* Aim of the task
Count how many lines in the material below hold the word "Continue"; the reply is that number alone.

* Given records
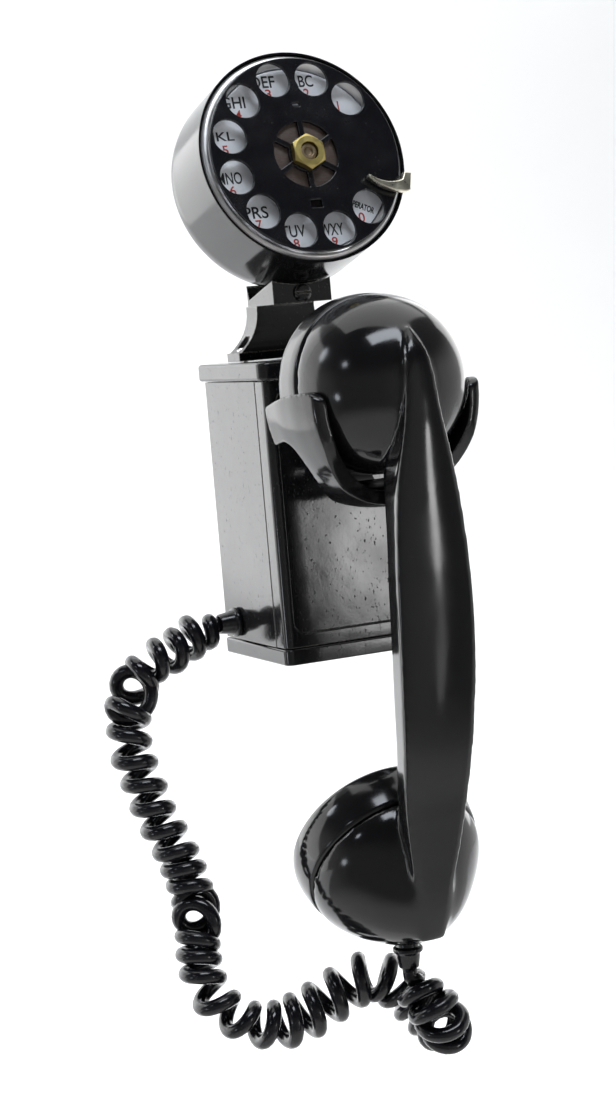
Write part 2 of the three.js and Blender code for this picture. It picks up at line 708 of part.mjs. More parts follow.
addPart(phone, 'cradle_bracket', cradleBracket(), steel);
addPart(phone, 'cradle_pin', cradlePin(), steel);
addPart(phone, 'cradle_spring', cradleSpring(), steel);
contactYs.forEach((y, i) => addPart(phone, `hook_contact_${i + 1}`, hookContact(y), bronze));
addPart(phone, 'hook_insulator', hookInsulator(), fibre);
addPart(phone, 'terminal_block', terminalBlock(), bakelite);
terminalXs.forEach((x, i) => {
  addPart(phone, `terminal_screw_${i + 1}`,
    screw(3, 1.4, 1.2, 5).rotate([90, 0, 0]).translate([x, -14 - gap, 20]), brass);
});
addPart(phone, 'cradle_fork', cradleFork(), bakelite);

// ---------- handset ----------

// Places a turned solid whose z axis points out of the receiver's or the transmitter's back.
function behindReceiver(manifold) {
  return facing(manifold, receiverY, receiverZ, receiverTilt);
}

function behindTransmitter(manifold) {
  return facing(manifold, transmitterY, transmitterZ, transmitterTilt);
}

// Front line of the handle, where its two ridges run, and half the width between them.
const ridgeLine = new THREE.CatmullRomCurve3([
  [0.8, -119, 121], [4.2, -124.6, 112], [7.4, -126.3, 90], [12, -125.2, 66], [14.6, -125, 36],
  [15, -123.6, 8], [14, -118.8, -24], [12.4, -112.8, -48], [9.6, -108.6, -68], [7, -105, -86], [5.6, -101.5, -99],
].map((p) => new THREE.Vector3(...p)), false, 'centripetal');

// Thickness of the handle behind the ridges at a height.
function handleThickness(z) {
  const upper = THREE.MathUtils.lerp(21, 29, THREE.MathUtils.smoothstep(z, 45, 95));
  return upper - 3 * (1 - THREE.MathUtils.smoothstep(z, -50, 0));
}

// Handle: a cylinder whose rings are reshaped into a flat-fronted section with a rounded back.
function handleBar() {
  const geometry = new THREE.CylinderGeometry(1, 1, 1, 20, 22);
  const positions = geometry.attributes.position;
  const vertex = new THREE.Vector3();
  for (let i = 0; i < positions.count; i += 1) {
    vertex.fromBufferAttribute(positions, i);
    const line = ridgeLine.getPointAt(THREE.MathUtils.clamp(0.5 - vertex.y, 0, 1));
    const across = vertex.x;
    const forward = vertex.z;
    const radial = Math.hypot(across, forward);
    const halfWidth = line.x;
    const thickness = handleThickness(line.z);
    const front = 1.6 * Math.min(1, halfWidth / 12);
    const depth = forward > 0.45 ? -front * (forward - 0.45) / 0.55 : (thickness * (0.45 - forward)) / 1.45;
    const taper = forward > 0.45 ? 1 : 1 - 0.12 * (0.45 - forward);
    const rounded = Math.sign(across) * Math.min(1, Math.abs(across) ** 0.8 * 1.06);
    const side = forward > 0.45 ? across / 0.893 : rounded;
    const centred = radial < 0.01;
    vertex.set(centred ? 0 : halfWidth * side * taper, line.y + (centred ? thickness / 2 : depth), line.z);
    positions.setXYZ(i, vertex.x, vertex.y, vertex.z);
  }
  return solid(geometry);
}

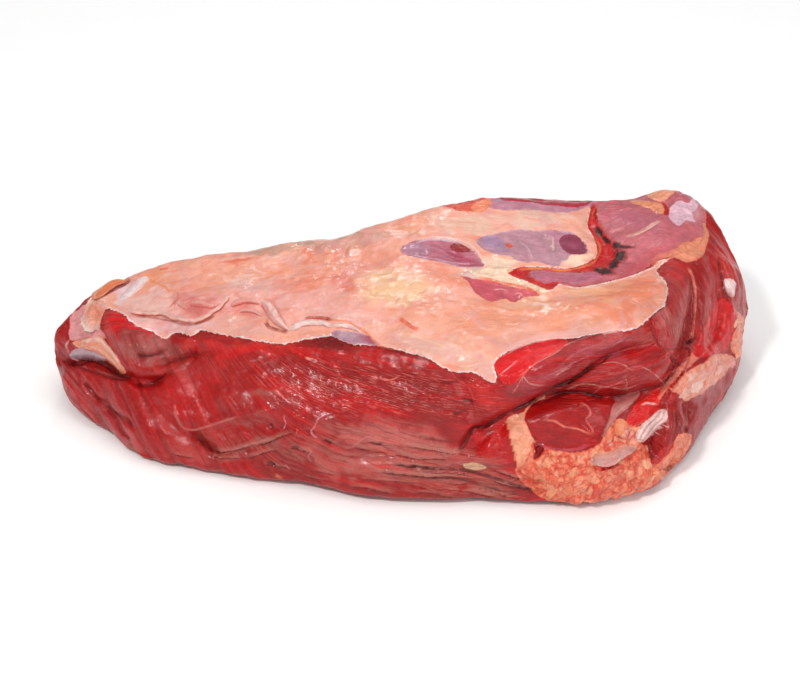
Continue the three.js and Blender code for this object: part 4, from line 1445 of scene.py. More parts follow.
--
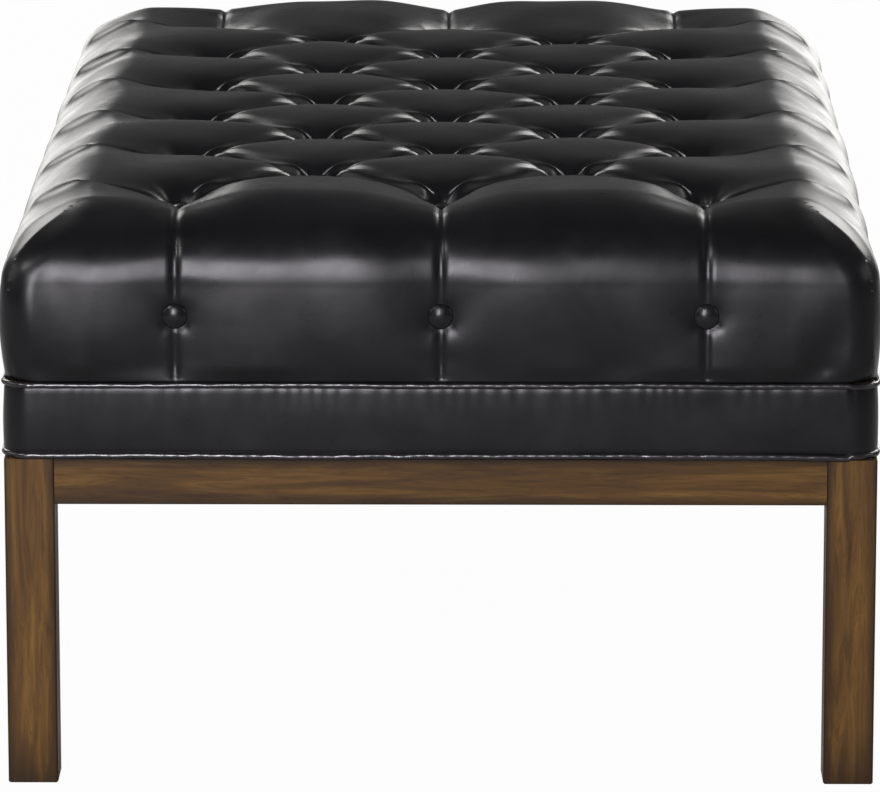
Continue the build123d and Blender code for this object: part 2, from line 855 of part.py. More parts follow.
--
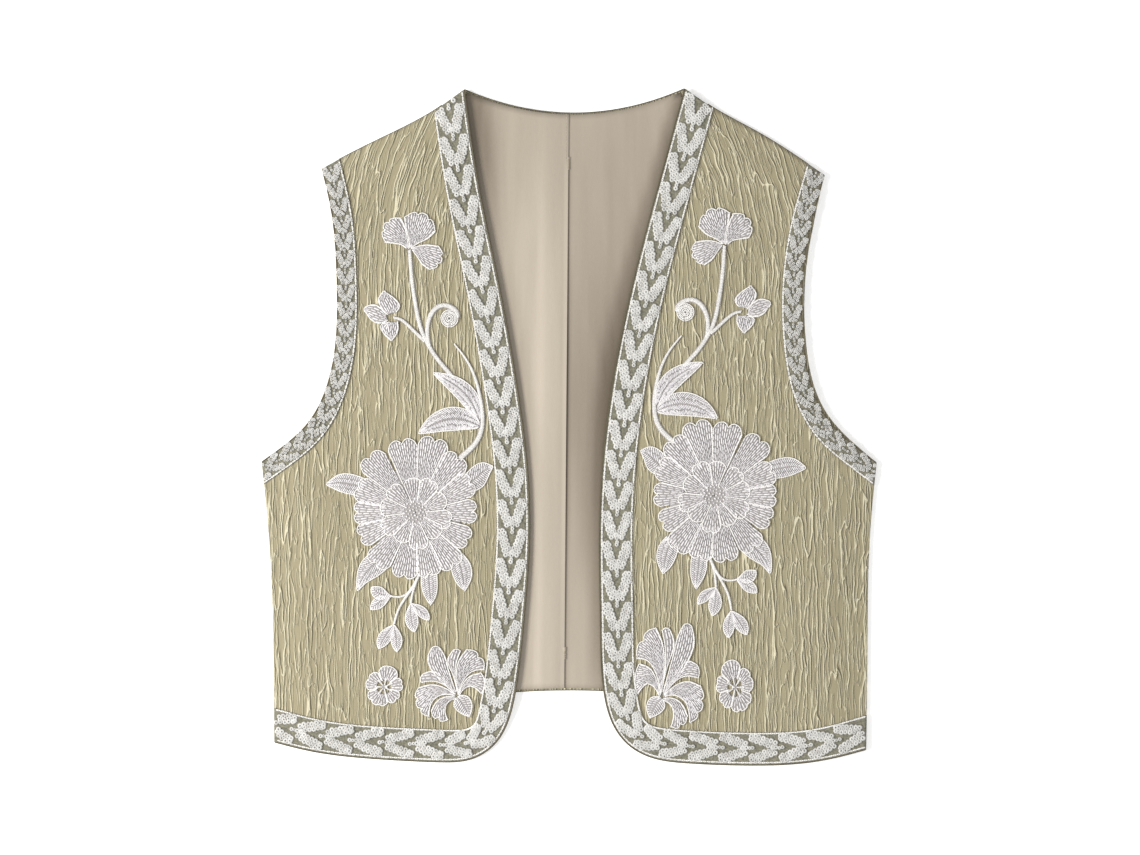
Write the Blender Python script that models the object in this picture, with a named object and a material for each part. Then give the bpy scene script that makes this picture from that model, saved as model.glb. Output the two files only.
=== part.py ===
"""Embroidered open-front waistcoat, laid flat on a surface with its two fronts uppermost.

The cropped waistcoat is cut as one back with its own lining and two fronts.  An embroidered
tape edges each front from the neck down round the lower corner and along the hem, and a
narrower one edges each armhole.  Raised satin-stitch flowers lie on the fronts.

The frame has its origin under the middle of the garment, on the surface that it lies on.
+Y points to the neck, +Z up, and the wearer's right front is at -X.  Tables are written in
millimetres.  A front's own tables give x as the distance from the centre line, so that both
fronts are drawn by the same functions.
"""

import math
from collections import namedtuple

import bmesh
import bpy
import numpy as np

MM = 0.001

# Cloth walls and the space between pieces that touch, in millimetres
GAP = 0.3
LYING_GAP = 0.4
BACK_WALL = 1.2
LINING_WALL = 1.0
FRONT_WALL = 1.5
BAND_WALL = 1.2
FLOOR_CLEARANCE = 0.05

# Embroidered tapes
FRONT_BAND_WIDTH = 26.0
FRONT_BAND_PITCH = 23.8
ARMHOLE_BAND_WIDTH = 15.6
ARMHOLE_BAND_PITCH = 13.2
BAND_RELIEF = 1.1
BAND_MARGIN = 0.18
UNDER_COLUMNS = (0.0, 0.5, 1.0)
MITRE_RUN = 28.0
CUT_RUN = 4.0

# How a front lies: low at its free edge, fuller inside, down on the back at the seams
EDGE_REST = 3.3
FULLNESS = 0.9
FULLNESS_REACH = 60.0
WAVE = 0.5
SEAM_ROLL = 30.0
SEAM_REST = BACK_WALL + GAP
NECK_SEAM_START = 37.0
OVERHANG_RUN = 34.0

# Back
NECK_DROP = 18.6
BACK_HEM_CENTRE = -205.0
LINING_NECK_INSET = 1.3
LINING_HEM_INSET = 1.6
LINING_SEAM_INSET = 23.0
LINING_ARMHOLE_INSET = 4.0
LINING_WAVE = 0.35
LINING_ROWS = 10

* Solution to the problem
2